I recently came across the Seussblog, which has reviews of all of Dr. Seuss’s books (well, up through Oh, the Thinks You Can Think! so far), and while I haven’t read all of his books, for the most part it’s a return to my childhood. One story I remember liking was “The Glunk That Got Thunk,” but I’d forgotten which book it was in.
The answer was I Can Lick 30 Tigers Today! and Other Stories, the beginning of which has the Cat in the Hat explaining that the stories are about his son, daughter, and ancestor. I don’t recall being surprised by the fact that the Cat had kids, but looking back it’s kind of weird. I wonder who the mother is. Also, what relation are all of those Little Cats he keeps inside his hat?
Anyway, “The Glunk That Got Thunk” stars the Cat’s daughter, but is narrated by his son, the same kid who bragged about being able to beat up tigers in the first story in the volume. The girl makes a hobby of imagining fuzzy little things, but one day decides to think up something big instead. This turns out to be the titular Glunk, a big green monster who proceeds to run up the phone bill by calling his mother long-distance and dictating the steps to make Glunker Stew.
The Glunk resists the girl’s attempts to un-think him (“you can’t un-thunk a Glunk”), but eventually her brother helps her out, and she no longer attempts to imagine anything that big. It’s a funny story, what with the Glunk not doing any real harm, but instead just posing a more comical threat. He’s a bad house guest, not all that much unlike the kids’ father. And the recipe for Glunker Stew is quite amusing. What is it with kids and gross combinations of food? I also remember liking the cake in Happy Birthday to You! made of “Grade-A peppermint cucumber sausage-paste butter,” even though I never would have actually wanted to try such a thing. Maybe Sam-I-Am could have convinced me otherwise.

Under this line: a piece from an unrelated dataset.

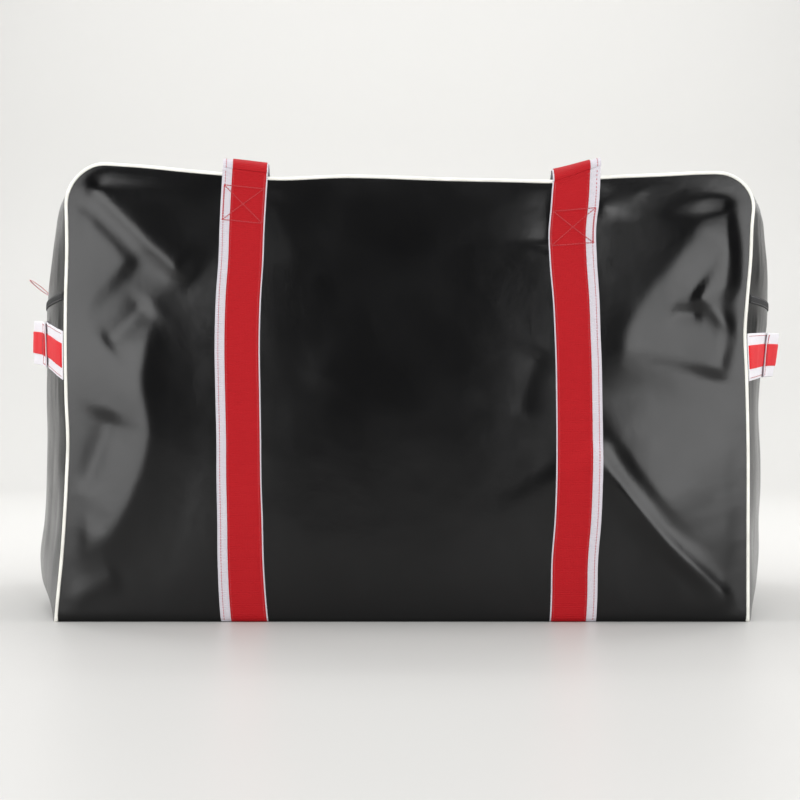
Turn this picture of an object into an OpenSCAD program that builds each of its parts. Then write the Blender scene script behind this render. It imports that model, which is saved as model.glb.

Anyway, getting back to the Glunk, what’s the moral here? Don’t imagine anything unpleasant? Kind of a weird message for Seuss, who was generally a champion of a child’s imagination in all its forms. Gerald McGrew and Morris McGurk certainly don’t receive any punishment for thinking up monsters much more dangerous than the big green mama’s boy. Is the only difference that the protagonist in this case is a girl? While of course Seuss wrote for kids of both sexes, his heroes were pretty much always boys. Even in The Cat in the Hat, which starred a brother and sister, it’s the boy who narrates and is more proactive. So should unbridled imagination be left to boys, while girls just imagine tiny furry animals? I don’t know that this was intentional on Seuss’s part, but it’s kind of what comes across.